Multiscale structural analysis inspired by exceptional load cases concerning the immersed tunnel of the Hong Kong-Zhuhai-Macao Bridge

Abstract

This paper contains an assessment of the added value of multiscale material models for concrete in the context of macroscopic structural analysis of (steel-reinforced) concrete structures. Two examples are discussed. They are inspired by the possibility of car accidents inside the immersed tunnel of the Hong Kong-Zhuhai-Macao Bridge (HZMB). The first example deals with vehicles crashing into the tunnel wall. The high-dynamic strengthening effect of concrete is studied based on an engineering mechanics model. The structural nature of the dynamic strength increase factor (DIF) is demonstrated by means of high-dynamic strength values measured on mortar cylinders of different size. Furthermore, the evolution of the DIF as a function of hardening of concrete at material ages beyond 28 days is studied. A validated multiscale model for concrete renders a customized analysis for the specific concrete used for the aforementioned tunnel possible. It is found that the DIF decreases with progressive hardening of concrete at material ages beyond 28 days. The second example is inspired by tunnel fires as may happen after car accidents.
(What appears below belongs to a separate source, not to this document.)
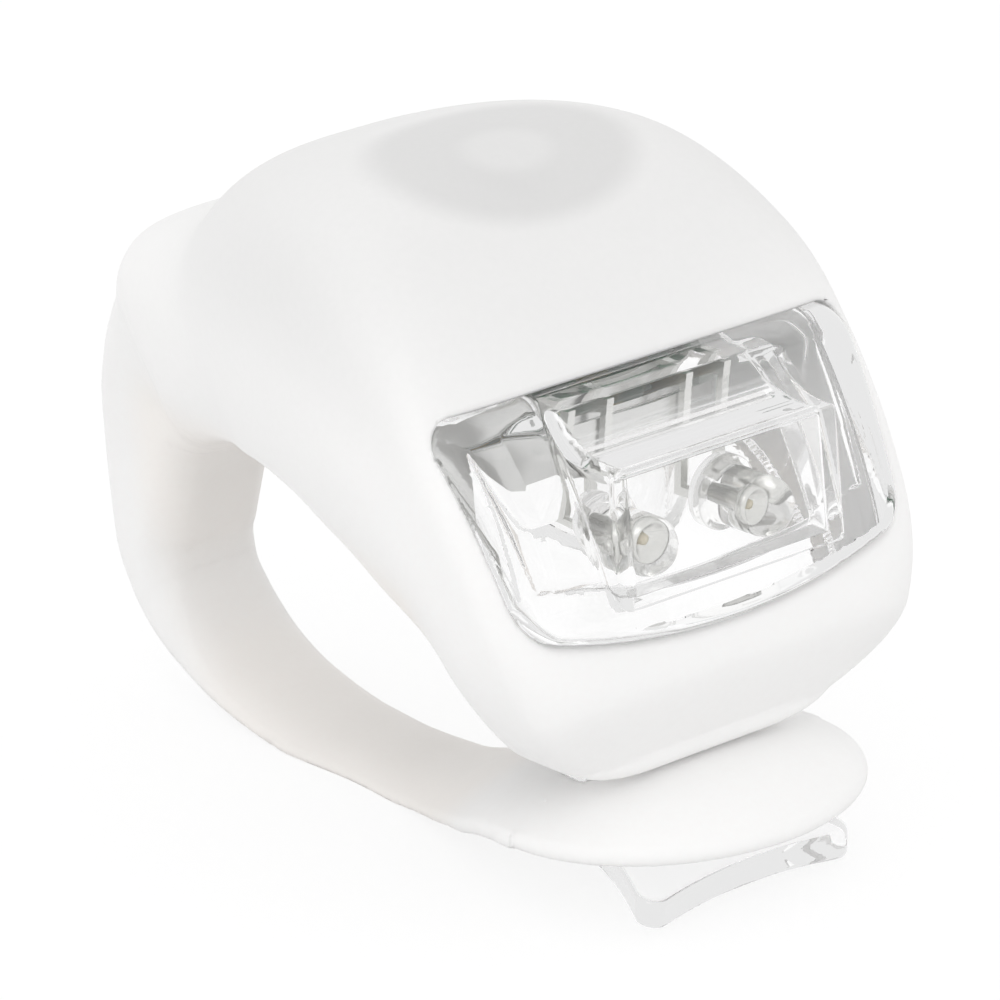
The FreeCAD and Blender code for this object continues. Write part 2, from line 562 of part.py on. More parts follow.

The study refers to thermal stresses in steel-reinforced concrete beams subjected to sudden heating. The thermal expansion coefficient of the concrete of the tunnel is quantified by means of a multiscale model. It is used as input for linear thermo-mechanical Finite-Element simulations of steel-reinforced concrete beams. The essential macroscopic simulation results are temperature distributions and associated stress fields. They are employed for top-down quantification of microscopic stress states inside the cement paste and the aggregates. This allows for quantifying two sources of microstructural stress fluctuations: (i) the macro-to-micro stress concentration and (ii) the mismatch of microscopic thermal expansion coefficients. In both examples, the multiscale models for concrete have increased the informative content of the structural simulations.